Tunley commenced making maps for the blind when he became aware that there were no suitable tools available anywhere in the world that would help teach blind children geography. He made his first globe in 1923 and his first map in approximately 1925.

His maps were made from commercial paper maps applied to wood. The outline of the coastlines were then cut into the wood with boundaries, shipping routes and rivers delineated by twisted wire, studded corrugated wire strips and punched holes. Each map was labeled with aluminum plaques naming locations and features in Braille or, where a name was too long to be accommodated directly on the map, a number that corresponded to an accompanying key. The maps were distributed around the world as gifts, with Australia Post transporting them at no charge throughout the Commonwealth and at diminished cost for other destinations.

Among the educational toys Tunley made were scale models of streets containing shops in different architectural styles and featuring traffic lights and vehicles. He also constructed scale models of Brisbane City Hall, Sydney Harbour Bridge, Walter Taylor Bridge and Tower Bridge. Helen Keller visited an exhibition of his work on display at the offices of the Courier Mail during her visit to Brisbane in July 1948.

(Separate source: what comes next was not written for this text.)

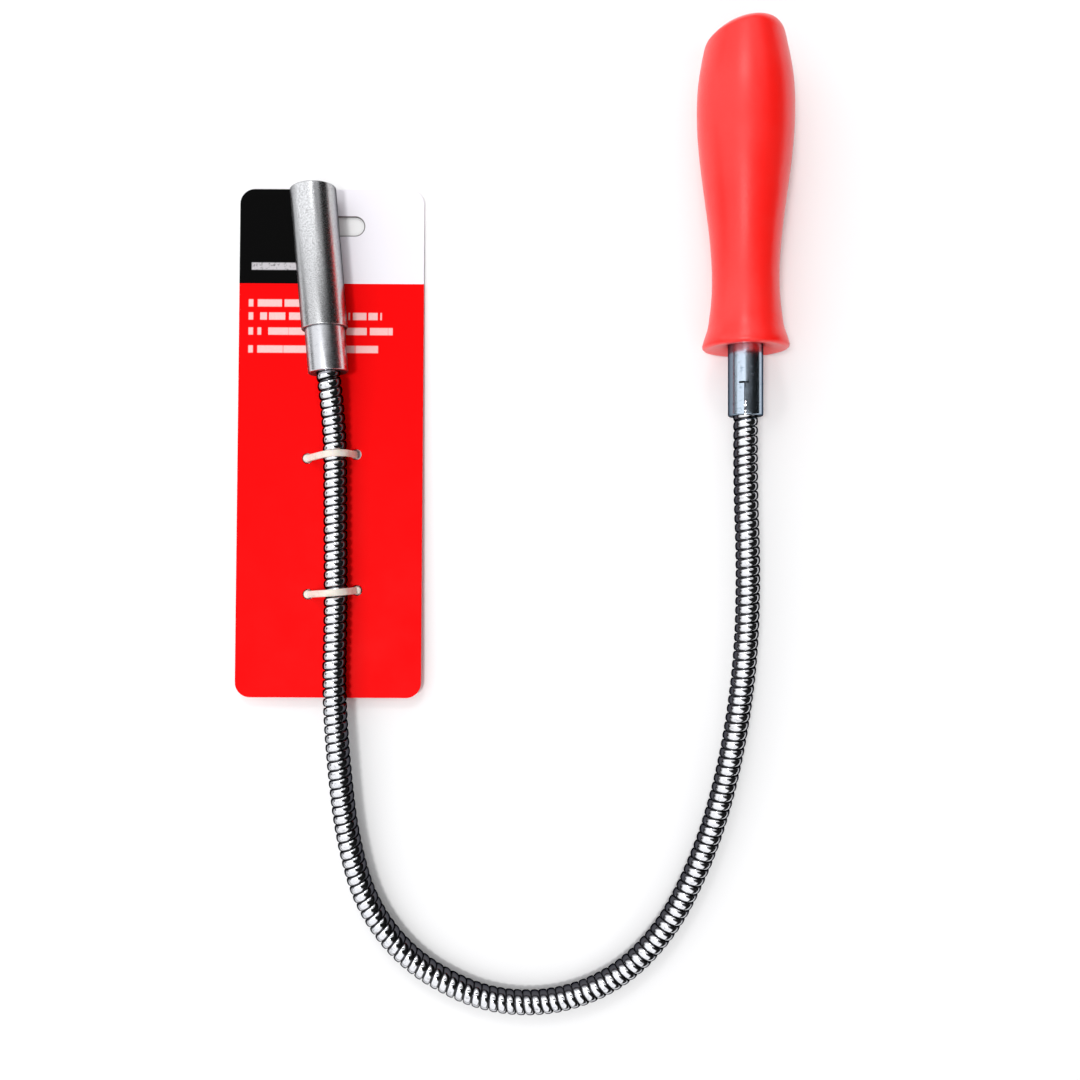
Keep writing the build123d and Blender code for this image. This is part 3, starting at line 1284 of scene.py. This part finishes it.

In the early 1950s, Tunley built a number of intricate nine roomed dollhouses which were given as gifts to blind schools and institutes in Australia. Each house took up to five months to build and was individually named, painted in bright colours, contained no sharp edges and featured intricate raised decorations in addition to the Braille plaques attached over the structure. Assistance in building some of the furniture was given by 15 year old Neil Magill.

In 1954 Tunley was awarded an Order of the British Empire for "services to deaf, dumb, and blind children."

He was featured in the Magnificent Makers exhibition at the State Library of Queensland in 2018.